It will be the whole day.. thinking of my mom's last day.. unfortunately I'll be here in the doldrums until this evening..
"It's like being caught in a rat run, every year. Reliving the events on the timescale of then.. it's so imprinted in my head.." today being eleven years since my mom died. And now, right now, this next hour the worse of times, or so I thought. Can someone do it twice, risk it twice, to lose someone is to die a little, and then we die ourselves.. we die twice.. or more.
I wrote some of these words this morning to my vecina back home, and decided I need to get writing.. it's been far far too long..
And I had my bloggers t-shirt on that day, with mom, and I haven't been able to blog since I got here.. it is about time..
I left home, and came to England, landing at Heathrow.. after not using Heathrow for years that's the second time in two months now.

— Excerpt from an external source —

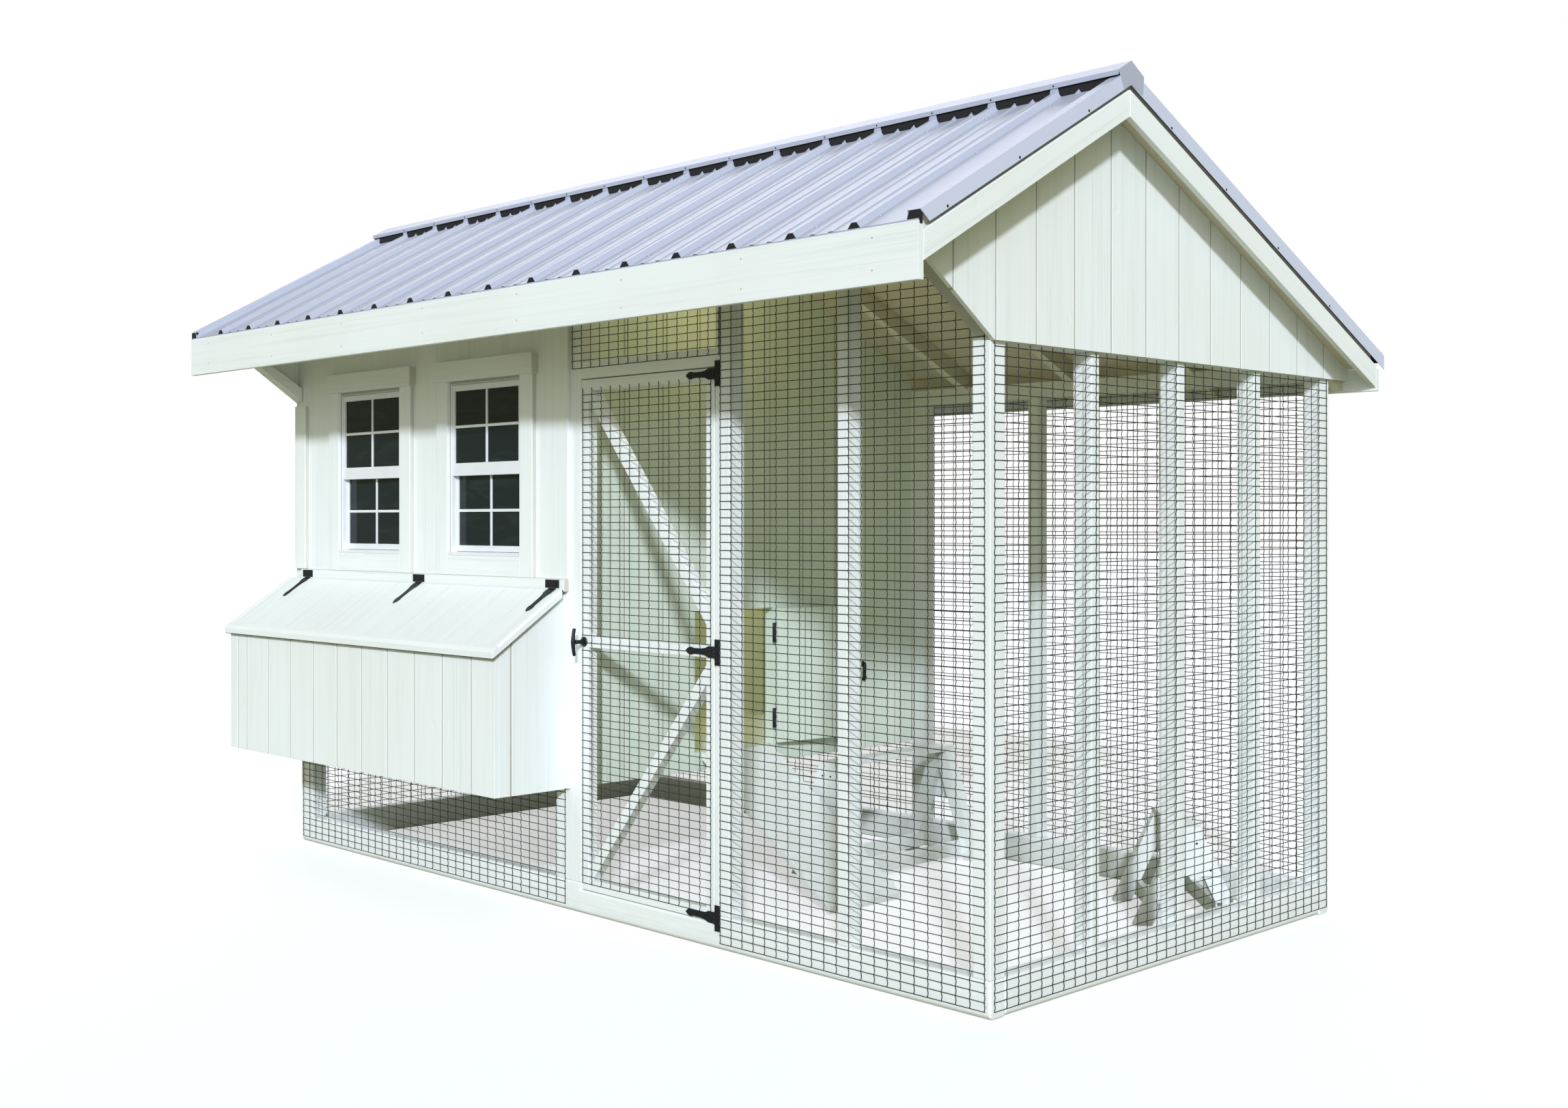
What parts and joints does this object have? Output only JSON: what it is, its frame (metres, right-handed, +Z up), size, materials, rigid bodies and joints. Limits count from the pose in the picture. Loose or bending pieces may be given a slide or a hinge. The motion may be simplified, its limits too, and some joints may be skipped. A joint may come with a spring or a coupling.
{
  "type": "chicken coop",
  "caption": "Walk-in coop: raised house with nest box and two windows, wire run with a braced door, ramp and roosts, and a ribbed metal gable roof.",
  "frame": {"origin": "centre of the overall footprint, on the ground", "axes": "+X along the front towards the run, +Y from the front wall to the back, +Z up"},
  "size_m": [3.907, 2.4082, 2.6222],
  "materials": {
    "white_paint": "satin white paint on timber and grooved siding",
    "roof_metal": "semi-gloss pale grey coated steel sheet",
    "wire_mesh": "dark coated welded wire",
    "black_iron": "satin black coated hardware",
    "window_glass": "clear flat glass"
  },
  "bodies": {
    "coop": {"door_header": "white_paint", "fascia_back": "white_paint", "fascia_front": "white_paint", "gable_right": "white_paint", "house_floor": "white_paint", "mesh_back_lower": "wire_mesh", "mesh_back_run": "wire_mesh", "mesh_front_lower": "wire_mesh", "mesh_front_run": "wire_mesh", "mesh_left": "wire_mesh", "mesh_right": "wire_mesh", "mesh_transom": "wire_mesh", "nest_box": "white_paint", "nest_ledger": "white_paint", "partition": "white_paint", "plate_back": "white_paint", "plate_front": "white_paint", "plate_right": "white_paint", "post_back_left": "white_paint", "post_back_mid": "white_paint", "post_back_right": "white_paint", "post_door_hinge": "white_paint", "post_front_left": "white_paint", "post_front_mid": "white_paint", "post_front_right": "white_paint", "rake_board_left": "white_paint", "rake_board_right": "white_paint", "ramp": "white_paint", "ridge_cap": "roof_metal", "roof_deck_back": "white_paint", "roof_deck_front": "white_paint", "roof_metal_back": "roof_metal", "roof_metal_front": "roof_metal", "roost_back": "white_paint", "roost_front": "white_paint", "sill_back": "white_paint", "sill_front": "white_paint", "sill_left": "white_paint", "sill_right": "white_paint", "stud_back_1": "white_paint", "stud_back_2": "white_paint", "stud_front": "white_paint", "stud_right_1": "white_paint", "stud_right_2": "white_paint", "stud_right_3": "white_paint", "wall_back": "white_paint", "wall_front": "white_paint", "wall_left": "white_paint", "window_left_frame": "white_paint", "window_right_frame": "white_paint"},
    "door": {"door_frame": "white_paint", "mesh_door": "wire_mesh", "door_hinge_bottom": "black_iron", "door_hinge_middle": "black_iron", "door_hinge_top": "black_iron"},
    "handle": {"door_handle": "black_iron"},
    "lid": {"nest_lid": "white_paint"},
    "sash_left": {"window_left_sash": "white_paint"},
    "sash_right": {"window_right_sash": "white_paint"},
    "pop_leaf": {"pop_door": "white_paint"}
  },
  "joints": [
    {"name": "door_swing", "type": "hinge", "parent": "coop", "child": "door", "pos_m": [0.7391, -0.7816, 0.9396], "axis": [0, 0, 1], "range_deg": [0, 110]},
    {"name": "handle_turn", "type": "hinge", "parent": "door", "child": "handle", "pos_m": [0.0838, -0.803, 0.9244], "axis": [0, 1, 0], "range_deg": [0, 90]},
    {"name": "lid_lift", "type": "hinge", "parent": "coop", "child": "lid", "pos_m": [-0.9144, -0.8144, 1.0997], "axis": [-1, 0, 0], "range_deg": [0, 100]},
    {"name": "sash_left_slide", "type": "slide", "parent": "coop", "child": "sash_left", "axis": [0, 0, 1], "range_m": [0, 0.28]},
    {"name": "sash_right_slide", "type": "slide", "parent": "coop", "child": "sash_right", "axis": [0, 0, 1], "range_m": [0, 0.28]},
    {"name": "pop_door_swing", "type": "hinge", "parent": "coop", "child": "pop_leaf", "pos_m": [0.0051, 0.1927, 0.7365], "axis": [0, 0, -1], "range_deg": [-7, 173]}
  ]
}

The whole journey was fraught.. what with added security, masks, distancing, entry changes with extra paperwork.. preflight covid-19 test, quarantine when here.. Covid test again.
I had a good relaxing two weeks before starting work.. had the company of a wonderful little dog.. such a beautiful nature.. took till the last night though for her to decide to spend it in with me.. so lovely having a fur-baby close at night..
And now here.. Oxfordshire, pretty town, rivers all around.. weather over the past week has been sun and shade.. like our lives..
The days are going past really well, which is good, lady and I get on well.. long and busy days.
Three weeks to go..
Feel there should be more to write.
But this is it today.
Photographs taken on my break at a nearby river.